Yes, that's exactly what happens today, every time a "secret" recipient
address rejects a message that was forwarded.  Conventional forwarding
destroys this anonymity by precisely this mechanism.  If you need a
truly
secret address, you need to do something other than conventional
forwarding.

Indeed. The point is: forwarder-old-style is bad, even without SPF.

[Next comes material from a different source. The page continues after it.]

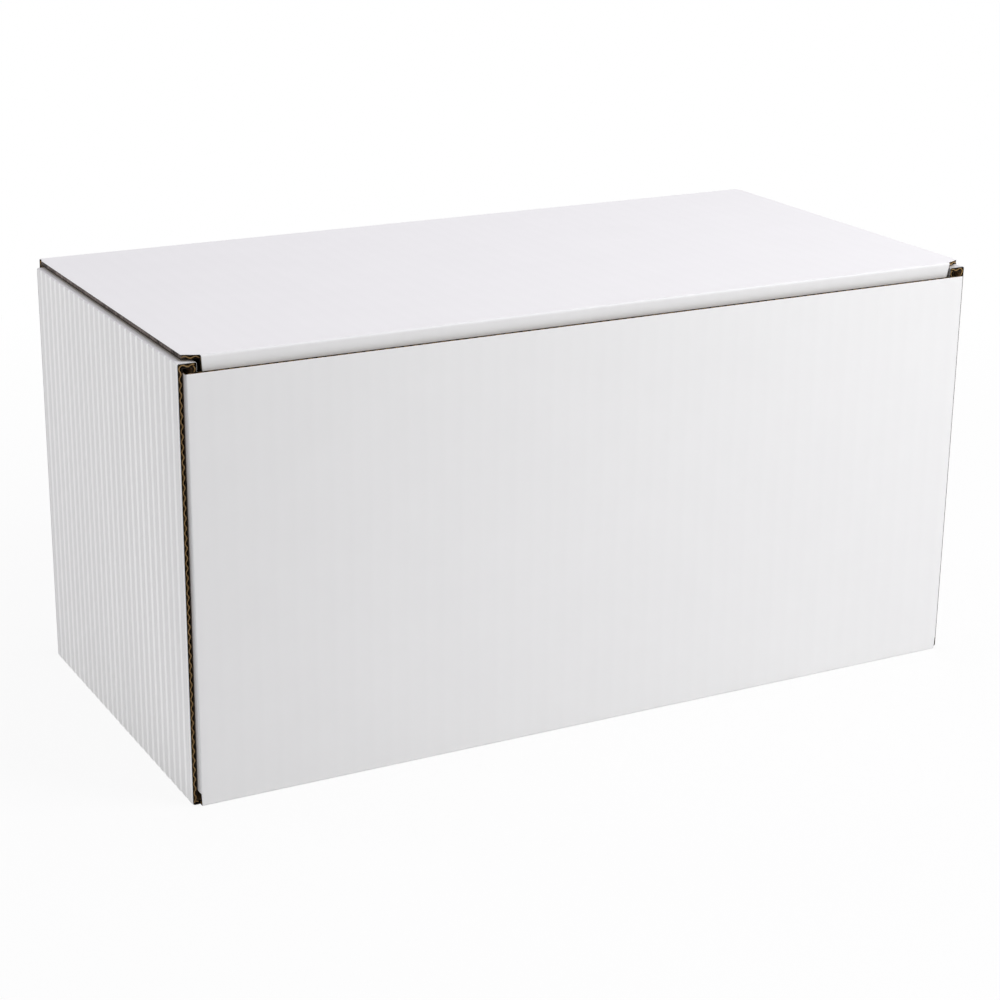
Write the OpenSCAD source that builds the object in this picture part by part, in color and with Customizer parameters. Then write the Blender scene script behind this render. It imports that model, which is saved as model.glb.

I can only repeat that this is a separate issue.  Forwarding is part of
email today, whether we like it or not.  None of us can really do anything
about that.  Demanding that the world adopt SRS, or discover and whitelist
all of their forwarders, has been the single biggest adoption hurdle for
SPF.  It is, IMHO, a much bigger problem than SID and the political problems
inside the IETF.  I suggest that if forwarders, by and large, had indicated
even a meager level of willingness to adopt SRS, SPF would already be a de
facto standard.  The fact that most forwarders have, in fact, resisted
adopting SRS, shows that our taking the position that changes to existing
forwarding practice are _required_ would be a serious mistake.



Now add SPF in the mix, where a domain owner explicitly forbids the use of
his name.  The problem doesn't get worse.  It just becomes more clear and
becomes, in certain cases (-all), even less.  If that receiver at P does
check SPF records it will not accept the message.  Problem solved.

That depends on your definition of "solved".  I personally don't see a
system that rejects my forwards unless I explicitly whitelist them as a
"solution".  I consider it a problem.